Diverlo and Packouz accomplished all this, naturally, from the comfort of their Miami apartment. “They call guys like us war dogs: bottom-feeders who make money off of war without ever stepping foot on the battlefield,” Teller’s voice says in the trailer. “It was meant to be derogatory, but we kind of liked it.”

Here’s a snippet from Lawson’s piece, which chronicles Diveroli and Packouz’s Jewish heritage:

Packouz and Diveroli met at Beth Israel Congregation, the largest Orthodox synagogue in Miami Beach. Packouz was older by four years, a skinny kid who wore a yarmulke and left his white dress shirts untucked. Diveroli was the class clown, an overweight kid with a big mouth and no sense of fear. After school, the pair would hang out at the beach with their friends, smoking weed, playing guitar, sneaking in to swim in the pools at five-star hotels. When Packouz graduated, his parents were so concerned about his heavy pot use that they sent him to a school in Israel that specialized in handling kids with drug problems. It turned out to be a great place to get high. “I took acid by the Dead Sea,” Packouz says. “I had a transcendental experience.”

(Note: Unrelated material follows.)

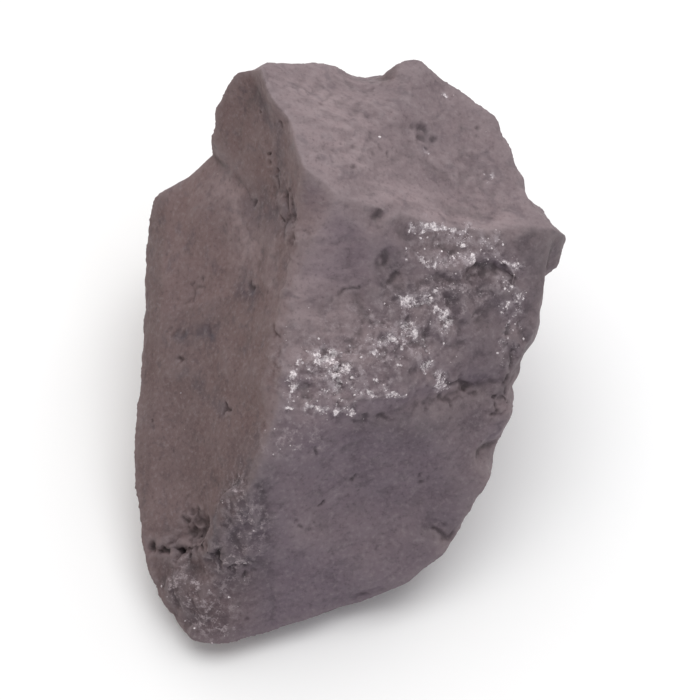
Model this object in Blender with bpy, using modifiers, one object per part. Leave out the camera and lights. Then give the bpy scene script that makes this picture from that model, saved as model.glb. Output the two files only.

The trailer, however, doesn’t seem to note Diveroli or Packouz’s Jewish background much head-on, but there are glimpses. In one scene, Hill’s character Diveroli appears to be wearing a yarmulke (1:00) as he high-fives Teller; in another, a jumpsuit-clad Hill muscles his way through an airport crowd with a gold “chai” dangling around his neck (1:12).

Jewcy’s Gabriela Geselowitz notes:

This film is clearly in the new sub-genre of American Hustle or The Wolf of Wall Street of white guys making tons of money in a reprehensible manner and living hedonistic lifestyles, as some kind of post-recession message about the men we love to hate for near-sociopathically exploiting others for their own material gain. And when these men are Jewish, it just makes it that much more embarrassing.

Still, the story is an undeniably wacky one, involving Eastern European mobsters, gun runners, and major political figures, and it’s sure to make a sensational movie. (I won’t spoil what happens to the two Yeshiva friends.) But fun as the story (and trailer) may be, Packouz and Diveroli are no heroes, and neither Diveroli’s rabbi nor his mother thought so at the time of his trial.

“Efraim needs to go to jail,” a local rabbi told the judge. Even Diveroli’s mother concurred. “I know you hate me for saying this,” she said, addressing her son directly, “but you need to go to jail.” Diveroli’s shoulders slumped.